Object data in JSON
◆ ◆ ◆ ◆ ◆ ◆ ◆

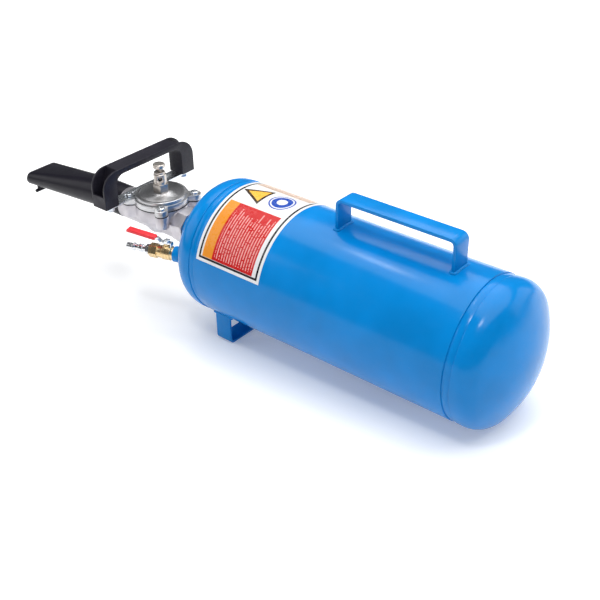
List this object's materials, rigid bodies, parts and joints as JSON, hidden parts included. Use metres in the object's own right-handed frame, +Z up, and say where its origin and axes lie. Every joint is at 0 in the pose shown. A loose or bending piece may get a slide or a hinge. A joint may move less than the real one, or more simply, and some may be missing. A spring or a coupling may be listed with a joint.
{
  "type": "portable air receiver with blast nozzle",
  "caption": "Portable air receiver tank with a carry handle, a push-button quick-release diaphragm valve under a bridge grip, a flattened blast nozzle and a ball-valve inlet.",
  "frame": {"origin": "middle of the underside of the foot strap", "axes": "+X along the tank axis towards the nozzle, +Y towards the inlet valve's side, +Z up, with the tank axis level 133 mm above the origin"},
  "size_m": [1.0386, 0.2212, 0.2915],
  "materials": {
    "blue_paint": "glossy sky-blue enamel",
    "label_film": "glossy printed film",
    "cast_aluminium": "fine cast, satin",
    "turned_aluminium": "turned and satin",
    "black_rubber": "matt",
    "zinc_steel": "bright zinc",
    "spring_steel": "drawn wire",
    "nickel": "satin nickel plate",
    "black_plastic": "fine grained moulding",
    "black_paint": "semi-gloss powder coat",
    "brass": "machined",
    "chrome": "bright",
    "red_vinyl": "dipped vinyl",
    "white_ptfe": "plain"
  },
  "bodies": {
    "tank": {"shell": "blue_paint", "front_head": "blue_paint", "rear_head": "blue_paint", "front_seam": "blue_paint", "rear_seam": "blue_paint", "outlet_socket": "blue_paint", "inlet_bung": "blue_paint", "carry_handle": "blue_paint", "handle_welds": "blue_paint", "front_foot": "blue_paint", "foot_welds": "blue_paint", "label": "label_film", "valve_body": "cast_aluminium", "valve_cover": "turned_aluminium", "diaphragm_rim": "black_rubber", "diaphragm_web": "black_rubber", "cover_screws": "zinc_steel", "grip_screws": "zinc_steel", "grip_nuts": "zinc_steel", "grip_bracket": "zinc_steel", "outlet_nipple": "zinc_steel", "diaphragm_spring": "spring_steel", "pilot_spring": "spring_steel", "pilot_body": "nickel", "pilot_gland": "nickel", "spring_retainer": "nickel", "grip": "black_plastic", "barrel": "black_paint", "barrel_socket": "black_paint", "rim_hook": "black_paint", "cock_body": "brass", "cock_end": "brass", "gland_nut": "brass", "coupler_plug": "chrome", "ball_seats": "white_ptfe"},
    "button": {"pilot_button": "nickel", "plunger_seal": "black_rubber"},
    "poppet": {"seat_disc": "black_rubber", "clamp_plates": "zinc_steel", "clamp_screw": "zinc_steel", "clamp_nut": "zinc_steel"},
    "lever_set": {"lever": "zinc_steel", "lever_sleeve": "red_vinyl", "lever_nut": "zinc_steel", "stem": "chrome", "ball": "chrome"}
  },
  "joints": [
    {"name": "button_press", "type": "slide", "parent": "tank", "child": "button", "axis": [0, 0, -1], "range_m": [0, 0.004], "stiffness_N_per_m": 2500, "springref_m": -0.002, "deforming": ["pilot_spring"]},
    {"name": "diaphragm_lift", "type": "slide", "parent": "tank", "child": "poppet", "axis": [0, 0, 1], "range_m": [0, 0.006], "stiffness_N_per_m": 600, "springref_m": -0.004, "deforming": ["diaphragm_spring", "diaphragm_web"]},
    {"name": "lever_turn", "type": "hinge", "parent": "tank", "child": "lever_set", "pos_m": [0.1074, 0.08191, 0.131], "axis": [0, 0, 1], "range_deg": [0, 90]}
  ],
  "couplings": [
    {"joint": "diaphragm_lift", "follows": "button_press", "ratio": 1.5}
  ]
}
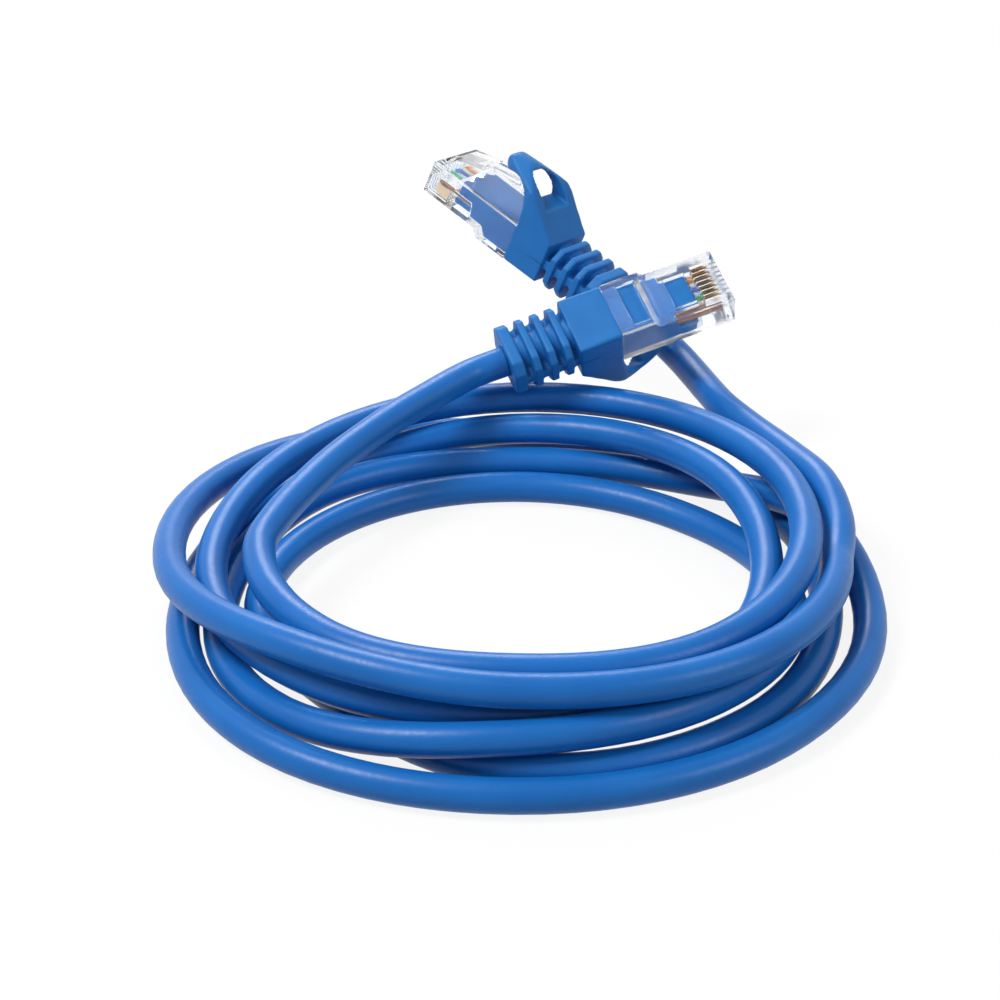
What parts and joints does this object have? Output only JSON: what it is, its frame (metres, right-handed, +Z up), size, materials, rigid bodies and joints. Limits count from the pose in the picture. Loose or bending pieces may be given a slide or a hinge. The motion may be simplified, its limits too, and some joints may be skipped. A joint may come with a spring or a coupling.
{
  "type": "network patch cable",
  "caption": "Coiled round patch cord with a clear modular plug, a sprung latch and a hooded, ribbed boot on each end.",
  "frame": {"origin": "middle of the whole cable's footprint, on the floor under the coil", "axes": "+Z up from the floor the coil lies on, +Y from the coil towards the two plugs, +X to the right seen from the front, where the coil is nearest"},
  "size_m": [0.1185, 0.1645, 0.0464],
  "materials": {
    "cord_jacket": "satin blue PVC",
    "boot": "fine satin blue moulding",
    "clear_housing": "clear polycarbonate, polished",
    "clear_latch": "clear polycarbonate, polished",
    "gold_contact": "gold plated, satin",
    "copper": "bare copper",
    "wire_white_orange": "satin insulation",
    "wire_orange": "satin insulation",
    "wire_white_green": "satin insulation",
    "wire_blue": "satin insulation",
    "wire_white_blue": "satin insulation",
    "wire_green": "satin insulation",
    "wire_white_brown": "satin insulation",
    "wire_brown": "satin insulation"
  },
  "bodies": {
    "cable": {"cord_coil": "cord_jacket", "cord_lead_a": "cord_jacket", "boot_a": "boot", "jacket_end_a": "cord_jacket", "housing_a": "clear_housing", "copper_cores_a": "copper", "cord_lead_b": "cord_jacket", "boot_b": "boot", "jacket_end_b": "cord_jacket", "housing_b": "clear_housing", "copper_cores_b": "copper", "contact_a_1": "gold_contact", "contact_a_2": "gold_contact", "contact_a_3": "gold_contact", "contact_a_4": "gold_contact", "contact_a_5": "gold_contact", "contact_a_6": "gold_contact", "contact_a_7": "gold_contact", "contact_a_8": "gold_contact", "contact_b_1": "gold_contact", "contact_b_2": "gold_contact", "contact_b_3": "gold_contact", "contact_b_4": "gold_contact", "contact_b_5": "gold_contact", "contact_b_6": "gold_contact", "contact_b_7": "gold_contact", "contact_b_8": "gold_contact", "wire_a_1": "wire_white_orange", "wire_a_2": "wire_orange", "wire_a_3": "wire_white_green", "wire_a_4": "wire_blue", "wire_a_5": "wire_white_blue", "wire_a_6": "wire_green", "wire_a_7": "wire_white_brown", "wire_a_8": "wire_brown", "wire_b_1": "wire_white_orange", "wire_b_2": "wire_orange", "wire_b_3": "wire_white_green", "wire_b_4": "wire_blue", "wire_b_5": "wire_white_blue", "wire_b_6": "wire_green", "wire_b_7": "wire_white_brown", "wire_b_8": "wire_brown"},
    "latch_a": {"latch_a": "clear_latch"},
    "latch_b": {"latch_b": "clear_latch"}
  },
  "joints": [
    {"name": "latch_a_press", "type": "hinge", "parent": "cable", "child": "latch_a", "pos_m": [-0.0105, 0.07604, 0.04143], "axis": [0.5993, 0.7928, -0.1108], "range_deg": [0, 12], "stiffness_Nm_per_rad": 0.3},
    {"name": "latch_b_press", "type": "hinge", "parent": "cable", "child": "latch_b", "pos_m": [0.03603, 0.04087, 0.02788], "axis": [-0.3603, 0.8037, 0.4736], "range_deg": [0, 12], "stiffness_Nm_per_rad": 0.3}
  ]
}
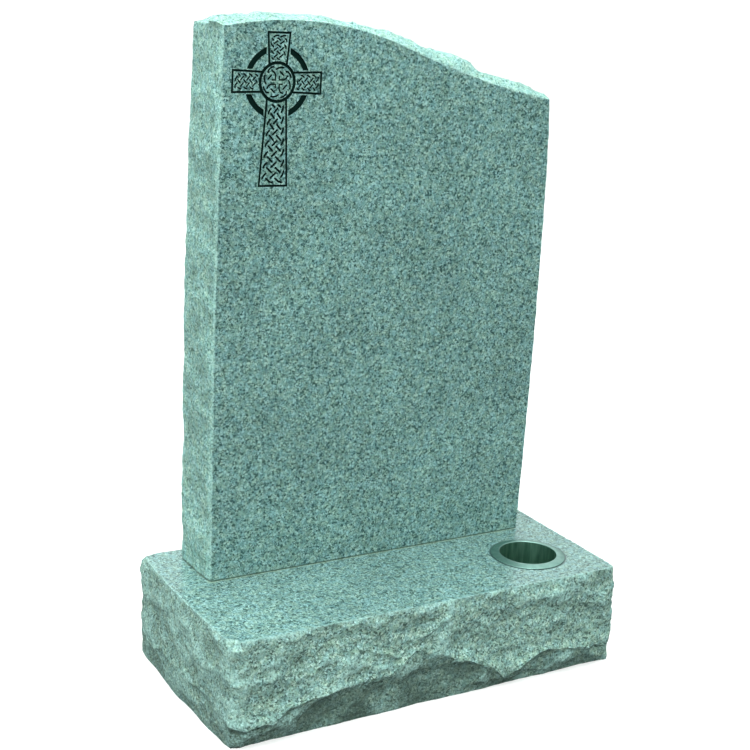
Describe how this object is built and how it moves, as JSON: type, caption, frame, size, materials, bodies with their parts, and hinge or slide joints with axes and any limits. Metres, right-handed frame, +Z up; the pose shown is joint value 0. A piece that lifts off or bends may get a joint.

◆ ◆ ◆ ◆ ◆ ◆ ◆

What the task requires: Reproduce the entries above exactly.

Response to the exercise:
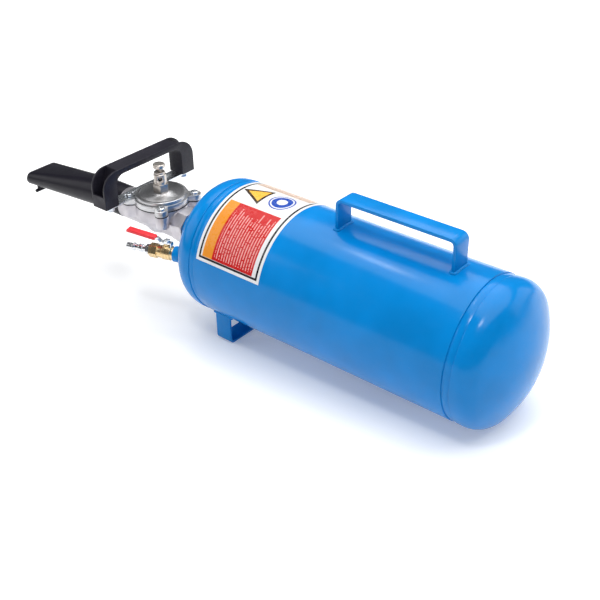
List this object's materials, rigid bodies, parts and joints as JSON, hidden parts included. Use metres in the object's own right-handed frame, +Z up, and say where its origin and axes lie. Every joint is at 0 in the pose shown. A loose or bending piece may get a slide or a hinge. A joint may move less than the real one, or more simply, and some may be missing. A spring or a coupling may be listed with a joint.
{
  "type": "portable air receiver with blast nozzle",
  "caption": "Portable air receiver tank with a carry handle, a push-button quick-release diaphragm valve under a bridge grip, a flattened blast nozzle and a ball-valve inlet.",
  "frame": {"origin": "middle of the underside of the foot strap", "axes": "+X along the tank axis towards the nozzle, +Y towards the inlet valve's side, +Z up, with the tank axis level 133 mm above the origin"},
  "size_m": [1.0386, 0.2212, 0.2915],
  "materials": {
    "blue_paint": "glossy sky-blue enamel",
    "label_film": "glossy printed film",
    "cast_aluminium": "fine cast, satin",
    "turned_aluminium": "turned and satin",
    "black_rubber": "matt",
    "zinc_steel": "bright zinc",
    "spring_steel": "drawn wire",
    "nickel": "satin nickel plate",
    "black_plastic": "fine grained moulding",
    "black_paint": "semi-gloss powder coat",
    "brass": "machined",
    "chrome": "bright",
    "red_vinyl": "dipped vinyl",
    "white_ptfe": "plain"
  },
  "bodies": {
    "tank": {"shell": "blue_paint", "front_head": "blue_paint", "rear_head": "blue_paint", "front_seam": "blue_paint", "rear_seam": "blue_paint", "outlet_socket": "blue_paint", "inlet_bung": "blue_paint", "carry_handle": "blue_paint", "handle_welds": "blue_paint", "front_foot": "blue_paint", "foot_welds": "blue_paint", "label": "label_film", "valve_body": "cast_aluminium", "valve_cover": "turned_aluminium", "diaphragm_rim": "black_rubber", "diaphragm_web": "black_rubber", "cover_screws": "zinc_steel", "grip_screws": "zinc_steel", "grip_nuts": "zinc_steel", "grip_bracket": "zinc_steel", "outlet_nipple": "zinc_steel", "diaphragm_spring": "spring_steel", "pilot_spring": "spring_steel", "pilot_body": "nickel", "pilot_gland": "nickel", "spring_retainer": "nickel", "grip": "black_plastic", "barrel": "black_paint", "barrel_socket": "black_paint", "rim_hook": "black_paint", "cock_body": "brass", "cock_end": "brass", "gland_nut": "brass", "coupler_plug": "chrome", "ball_seats": "white_ptfe"},
    "button": {"pilot_button": "nickel", "plunger_seal": "black_rubber"},
    "poppet": {"seat_disc": "black_rubber", "clamp_plates": "zinc_steel", "clamp_screw": "zinc_steel", "clamp_nut": "zinc_steel"},
    "lever_set": {"lever": "zinc_steel", "lever_sleeve": "red_vinyl", "lever_nut": "zinc_steel", "stem": "chrome", "ball": "chrome"}
  },
  "joints": [
    {"name": "button_press", "type": "slide", "parent": "tank", "child": "button", "axis": [0, 0, -1], "range_m": [0, 0.004], "stiffness_N_per_m": 2500, "springref_m": -0.002, "deforming": ["pilot_spring"]},
    {"name": "diaphragm_lift", "type": "slide", "parent": "tank", "child": "poppet", "axis": [0, 0, 1], "range_m": [0, 0.006], "stiffness_N_per_m": 600, "springref_m": -0.004, "deforming": ["diaphragm_spring", "diaphragm_web"]},
    {"name": "lever_turn", "type": "hinge", "parent": "tank", "child": "lever_set", "pos_m": [0.1074, 0.08191, 0.131], "axis": [0, 0, 1], "range_deg": [0, 90]}
  ],
  "couplings": [
    {"joint": "diaphragm_lift", "follows": "button_press", "ratio": 1.5}
  ]
}
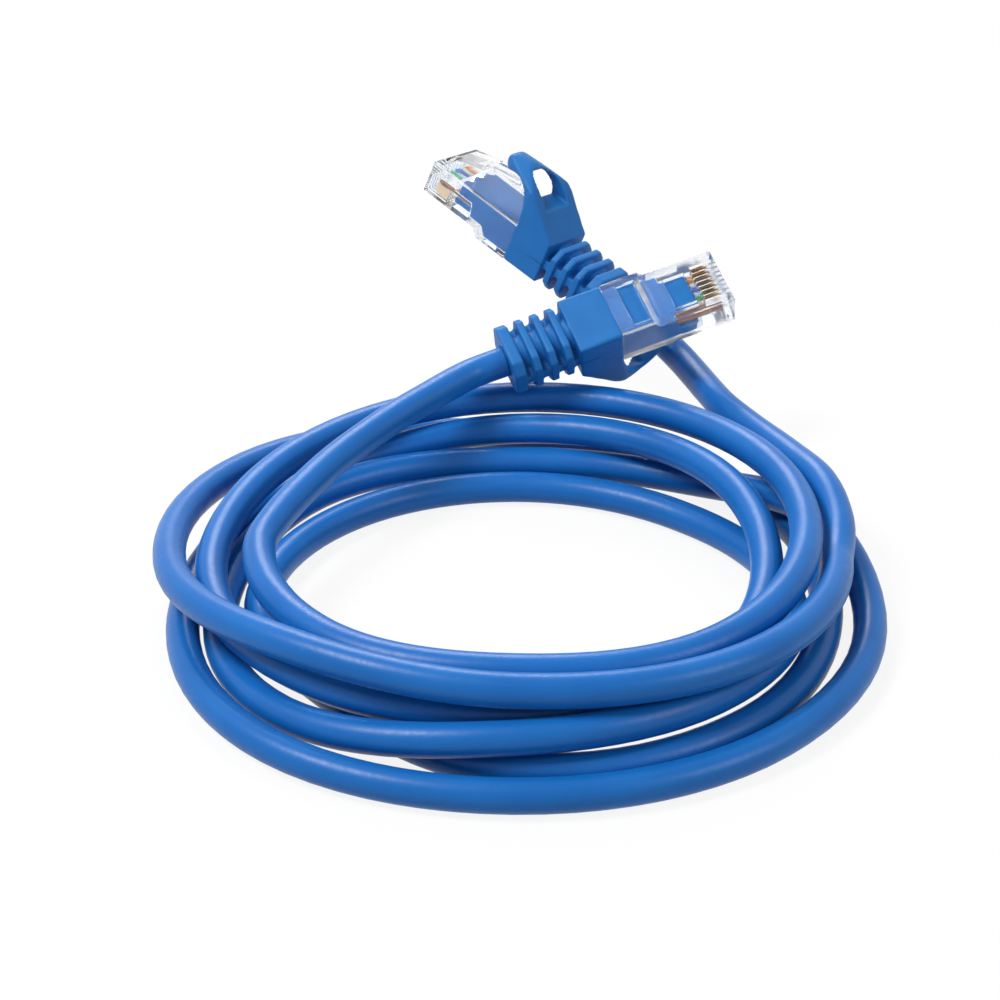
What parts and joints does this object have? Output only JSON: what it is, its frame (metres, right-handed, +Z up), size, materials, rigid bodies and joints. Limits count from the pose in the picture. Loose or bending pieces may be given a slide or a hinge. The motion may be simplified, its limits too, and some joints may be skipped. A joint may come with a spring or a coupling.
{
  "type": "network patch cable",
  "caption": "Coiled round patch cord with a clear modular plug, a sprung latch and a hooded, ribbed boot on each end.",
  "frame": {"origin": "middle of the whole cable's footprint, on the floor under the coil", "axes": "+Z up from the floor the coil lies on, +Y from the coil towards the two plugs, +X to the right seen from the front, where the coil is nearest"},
  "size_m": [0.1185, 0.1645, 0.0464],
  "materials": {
    "cord_jacket": "satin blue PVC",
    "boot": "fine satin blue moulding",
    "clear_housing": "clear polycarbonate, polished",
    "clear_latch": "clear polycarbonate, polished",
    "gold_contact": "gold plated, satin",
    "copper": "bare copper",
    "wire_white_orange": "satin insulation",
    "wire_orange": "satin insulation",
    "wire_white_green": "satin insulation",
    "wire_blue": "satin insulation",
    "wire_white_blue": "satin insulation",
    "wire_green": "satin insulation",
    "wire_white_brown": "satin insulation",
    "wire_brown": "satin insulation"
  },
  "bodies": {
    "cable": {"cord_coil": "cord_jacket", "cord_lead_a": "cord_jacket", "boot_a": "boot", "jacket_end_a": "cord_jacket", "housing_a": "clear_housing", "copper_cores_a": "copper", "cord_lead_b": "cord_jacket", "boot_b": "boot", "jacket_end_b": "cord_jacket", "housing_b": "clear_housing", "copper_cores_b": "copper", "contact_a_1": "gold_contact", "contact_a_2": "gold_contact", "contact_a_3": "gold_contact", "contact_a_4": "gold_contact", "contact_a_5": "gold_contact", "contact_a_6": "gold_contact", "contact_a_7": "gold_contact", "contact_a_8": "gold_contact", "contact_b_1": "gold_contact", "contact_b_2": "gold_contact", "contact_b_3": "gold_contact", "contact_b_4": "gold_contact", "contact_b_5": "gold_contact", "contact_b_6": "gold_contact", "contact_b_7": "gold_contact", "contact_b_8": "gold_contact", "wire_a_1": "wire_white_orange", "wire_a_2": "wire_orange", "wire_a_3": "wire_white_green", "wire_a_4": "wire_blue", "wire_a_5": "wire_white_blue", "wire_a_6": "wire_green", "wire_a_7": "wire_white_brown", "wire_a_8": "wire_brown", "wire_b_1": "wire_white_orange", "wire_b_2": "wire_orange", "wire_b_3": "wire_white_green", "wire_b_4": "wire_blue", "wire_b_5": "wire_white_blue", "wire_b_6": "wire_green", "wire_b_7": "wire_white_brown", "wire_b_8": "wire_brown"},
    "latch_a": {"latch_a": "clear_latch"},
    "latch_b": {"latch_b": "clear_latch"}
  },
  "joints": [
    {"name": "latch_a_press", "type": "hinge", "parent": "cable", "child": "latch_a", "pos_m": [-0.0105, 0.07604, 0.04143], "axis": [0.5993, 0.7928, -0.1108], "range_deg": [0, 12], "stiffness_Nm_per_rad": 0.3},
    {"name": "latch_b_press", "type": "hinge", "parent": "cable", "child": "latch_b", "pos_m": [0.03603, 0.04087, 0.02788], "axis": [-0.3603, 0.8037, 0.4736], "range_deg": [0, 12], "stiffness_Nm_per_rad": 0.3}
  ]
}
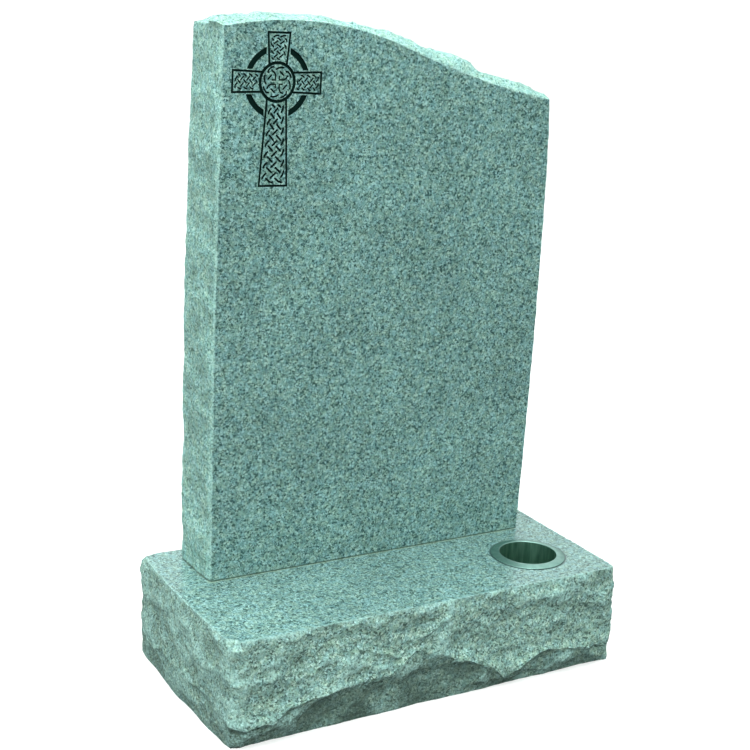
Describe how this object is built and how it moves, as JSON: type, caption, frame, size, materials, bodies with their parts, and hinge or slide joints with axes and any limits. Metres, right-handed frame, +Z up; the pose shown is joint value 0. A piece that lifts off or bends may get a joint.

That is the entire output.